# Supermicro hard drive failure LEDs behaviour in FreeBSD 13



## Dragony (Sep 24, 2021)

Hi!

I have purchased a Supermicro server with 4 SATA drive bays. Those have green and red leds for every drive. While the green leds work as they should, the red leds do just "something". Some are solid red, some are off, some are fast blinking, some are slowly blinking. Furthermore, this changes after every reboot. So it seems some random data is transmitted somewhere and I need to check whats going on there.

But where can I start looking?

The following commands change nothing:

sesutil fault all on
sesutil fault all off
sesutil status all on
sesutil status all off

Do I need to activate some special BIOS setting which might be disabled?


----------



## Geezer (Sep 25, 2021)

Back in the days of DEC10, which filled the machine room with tall cabinets, each with a bank of flashing lights at the top, the engineer came to do ... _something_. I asked him what all the flashing lights were, and he said "I don't know". The DEC10 worked well enough.

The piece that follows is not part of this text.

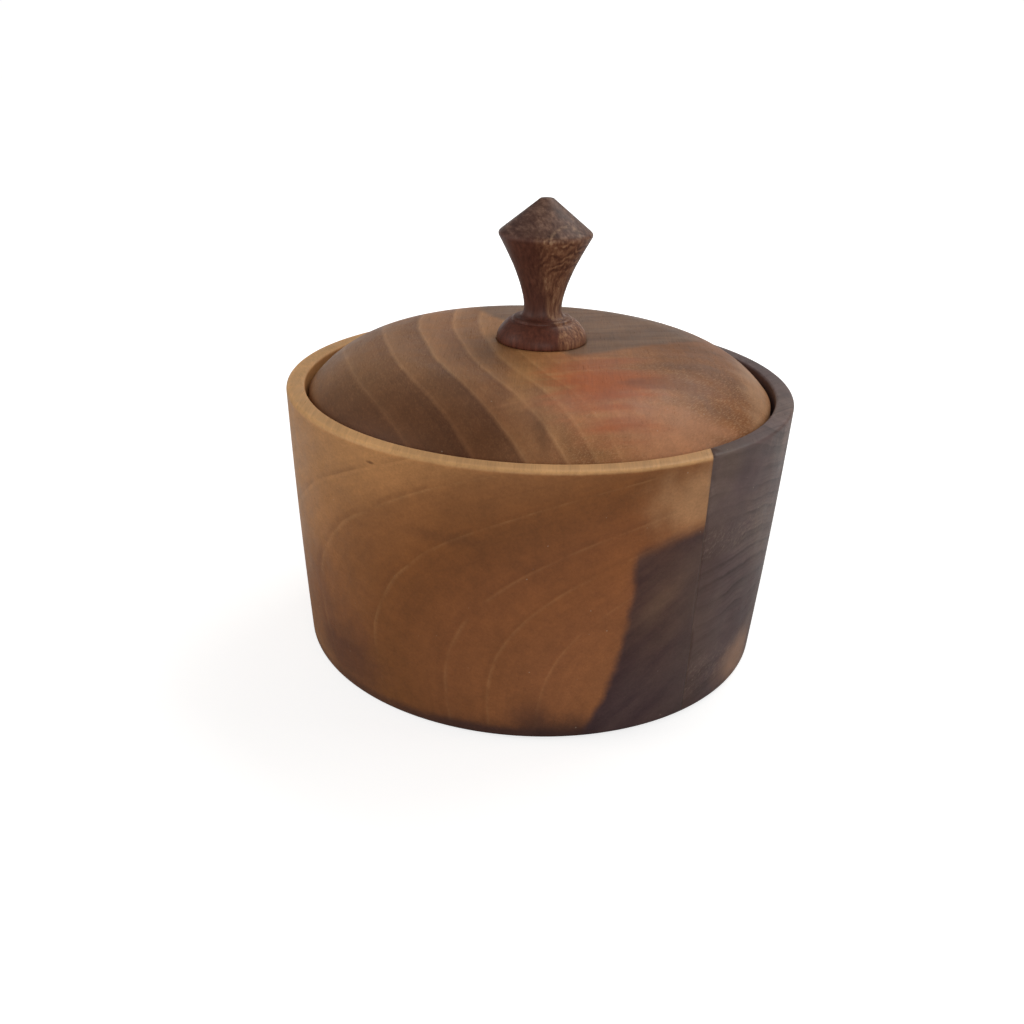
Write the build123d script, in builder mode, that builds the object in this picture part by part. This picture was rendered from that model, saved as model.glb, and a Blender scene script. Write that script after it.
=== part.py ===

These days I use, and like, Supermicro. What are the flashing lights?


----------



## Dragony (Sep 26, 2021)

Fixed it. The solution was to change in BIOS the parameter SATA LED to SGPIO. Hail complexity! Thou shall prosper!

On another server "sesutil fault all" on hangs with state D on FreeBSD12 though. Better don't use it.


----------



## Geezer (Sep 26, 2021)

Dragony said:


> Fixed it.



You should have worked on that DEC10 then.


----------